Playing before his parents, Sam and Martha Taylor, who were in from Fresno, Calif., for ceremonies honoring their son in his last home game, Taylor hit 6 of 14 3-point shots and had 6 rebounds in a game-high 38 minutes.

Although Williams, with 11, was the only other double-digit scorer for the Eagles, eight Eags scored and most had good defensive games against the No.1-shooting team in the country.

Will Levy for one. Chris Johnson, the freshman center who made NAU’s 7-foot junior work for his 15 points, for another.

Aggers said the Eagles were prepared for some kind of lob on the final play.
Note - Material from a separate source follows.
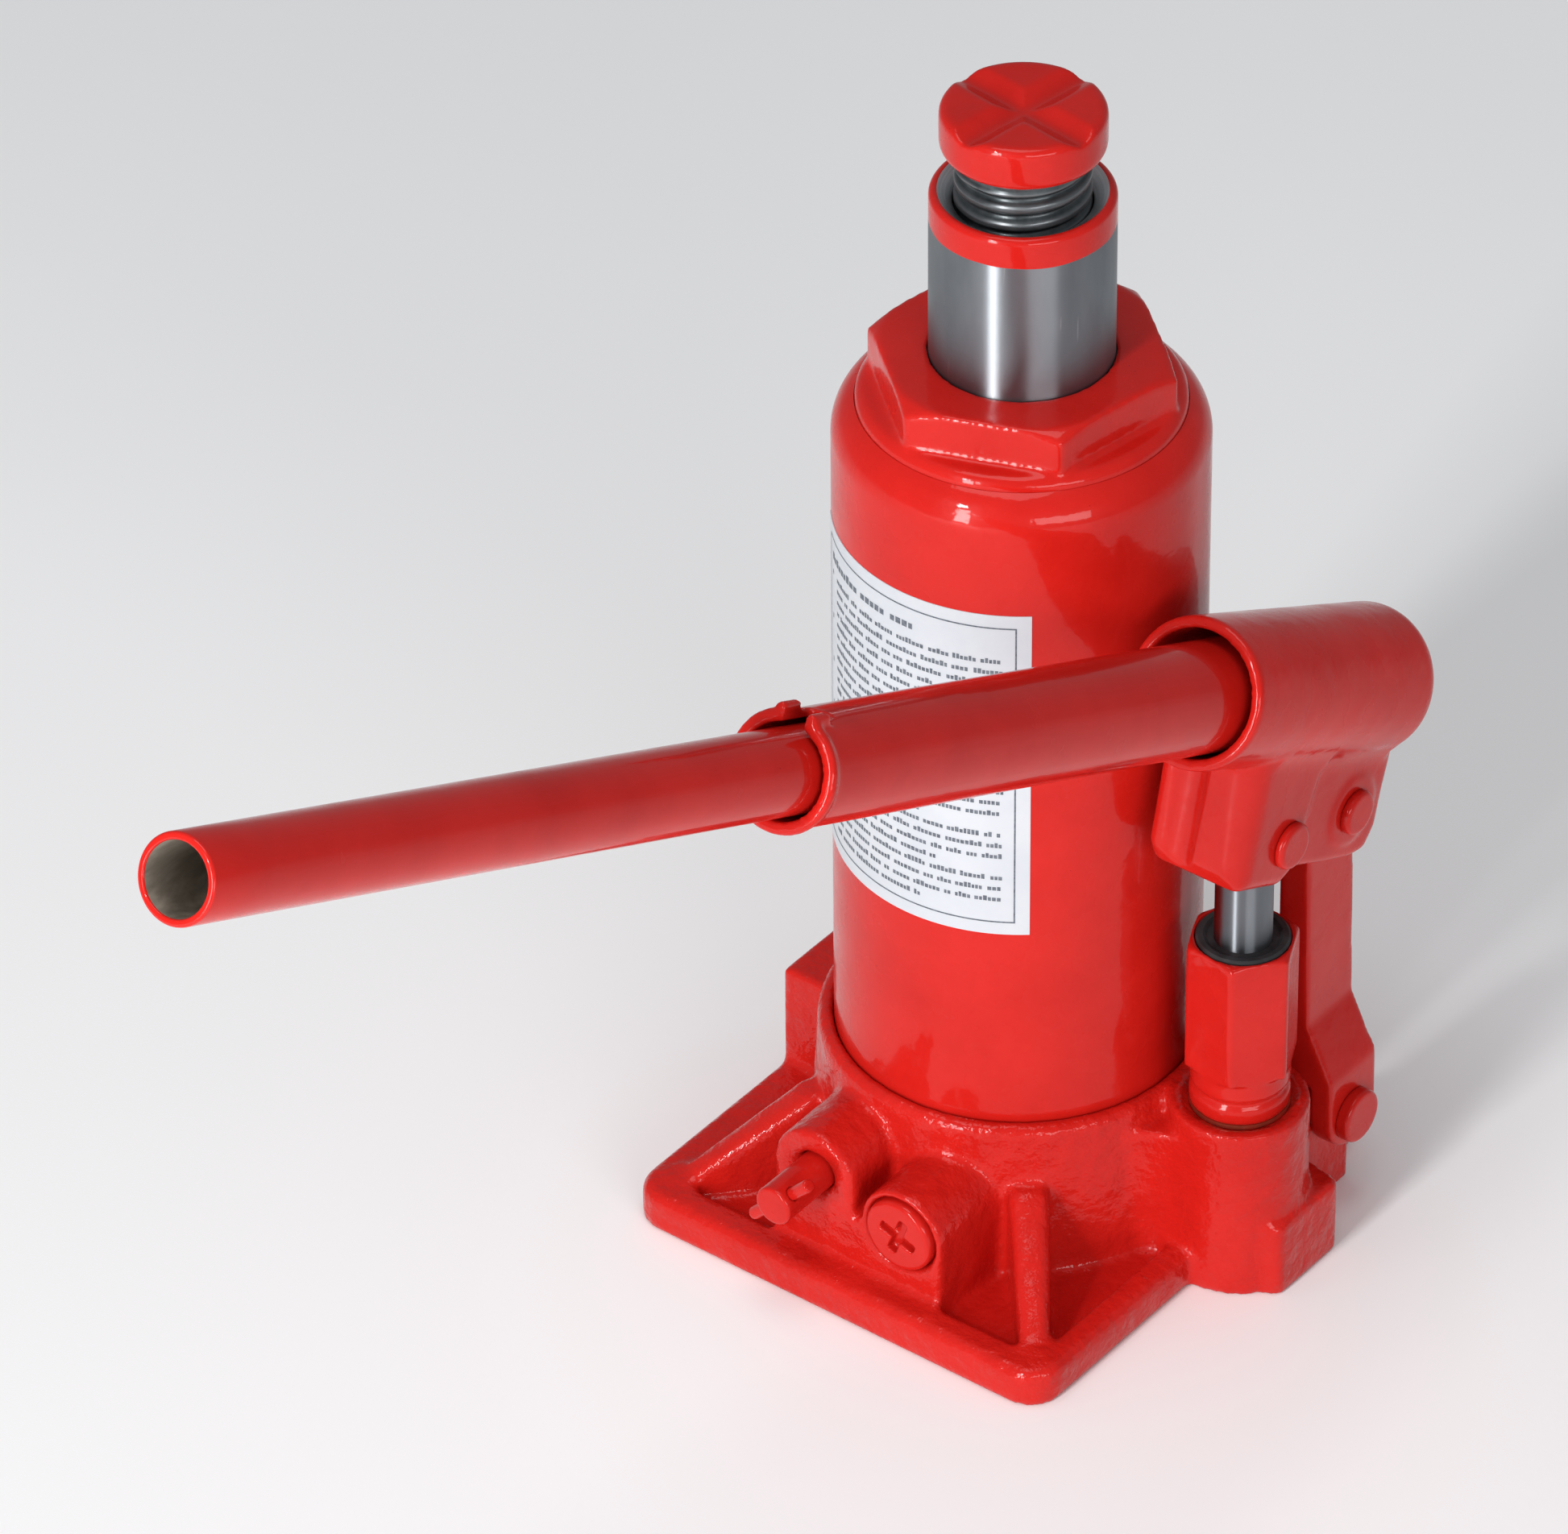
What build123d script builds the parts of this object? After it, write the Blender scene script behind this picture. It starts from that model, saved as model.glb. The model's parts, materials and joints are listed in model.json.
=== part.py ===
"""Hydraulic bottle jack, 10 t class: base casting, oil reservoir, ram with extension screw, hand pump,
release valve and two-piece handle.

Millimetres, +Z up. The origin is on the underside of the base, on the axis of the ram. The pump stands
at +X, the handle points towards -Y and upwards, and the hinge pins run along X.
"""
import os
from math import atan2, cos, degrees, hypot, radians, sin, sqrt

from build123d import *

# ---- Driving dimensions -------------------------------------------------------------------------
# Base casting
SLAB_HALF_X = 54.3
SLAB_FRONT_Y = -65.2
SLAB_REAR_Y = 52.0
SLAB_T = 9.0
SLAB_CORNER_R = 8.0
SLAB_TOP_ROUND = 2.6
POCKET_X = (-43.3, 47.6)
POCKET_Y = (-57.3, 41.0)
POCKET_FLOOR_Z = 4.8
POCKET_DRAFT = 12.0
COLLAR_R = 42.3
COLLAR_FOOT_R = 44.3
COLLAR_TOP_Z = 42.3
COLLAR_LIP = 1.5
SEAT_Z = 36.0
RIB_TOP_Z = 29.0
RIB_INSET = 8.0
RIB_ROOT_HALF_W = 4.8
RIB_END_HALF_W = 3.0
RIB_REACHES = {"front": 78.5, "rear_left": 69.0, "rear_right": 54.0}
REAR_RIB_TURNS = {"rear_left": 136.0, "rear_right": 62.0}
FRONT_FACE_Y = -57.5
FRONT_BOSS_R = 10.4
FRONT_BOSS_ROOT_Y = -30.0
FRONT_BRIDGE_Z = 21.5
SIDE_LUG_Y = (-11.5, 12.0)
SIDE_LUG_Z = 33.5
SIDE_LUG_INSET = 12.3
SIDE_LUG_ROUND = 1.2
PUMP_FOOT_PLAN = ((50.0, -10.0), (56.0, -9.6), (71.5, -3.6), (71.5, 18.0), (50.0, 22.0))
PUMP_FOOT_Z = 18.0
PUMP_FOOT_ROUND = 2.5
PUMP_SKIRT_R = 14.0
PUMP_SKIRT_Z = 37.0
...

“They set a great screen and we just didn’t defend it like we talked about it in the huddle,” said Aggers, whose team is 6-8 in the conference, 9-15 overall. “When you’re a first-place team that has won back-to-back conference championships, you make those kinds of plays.

“We did a great job on Ross Land the whole game, other than his big shot. It was an outstanding game. They’re leading the country in field-goal shooting. I thought we played pretty good perimeter D.

“They made two plays in the last 33 seconds - Land’s 3, and the in-bounder - that made the difference.”

N. Arizona 67, Eastern Washington 65

Northern Arizona (11-3, 19-6) - Land 1-6 0-0 3, Hix 1-3 0-0 2, Frank 3-7 3-3 9, McNair 4-11 2-2 13, Akina 4-8 0-0 10, Gebhardt 0-0 0-0 0, McGrath 0-0 0-0 0, Hutchings 5-7 3-4 13, Wolthers 1-1 0-0 2, McClintock 7-8 1-3 15. Totals 26-51 6-8 67.

Eastern Washington (6-8, 9-15) - Levy 2-6 4-4 8, Williams 5-11 1-2 11, McGee 0-2 0-0 0, Hansen 3-6 0-0 6, Walker 1-2 0-0 3, Taylor 8-18 0-3 22, Fitzgerald 2-4 0-0 6, White 1-3 0-0 2, Johnson 3-5 1-1 7. Totals 25-59 6-10 65.

Halftime - Northern Arizona 32, Eastern Washington 32. 3-point goals - Northern Arizona 9-19 (Hutchings 3-4, McNair 3-5, Akina 2-6, Land 1-4), Eastern Washington 9-25 (Taylor 6-14, Fitzgerald 2-3, Walker 1-2, Williams 0-3, Hansen 0-3). Fouled out - None. Rebounds - Northern Arizona 30 (Land, Frank, McClintock 5), Eastern Washington 31 (Taylor, Johnson 6). Assists - Northern Arizona 20 (McNair 7), Eastern Washington 15 (Williams 5). Total fouls - Northern Arizona 10, Eastern Washington 14. Technicals - None. A - 2,843.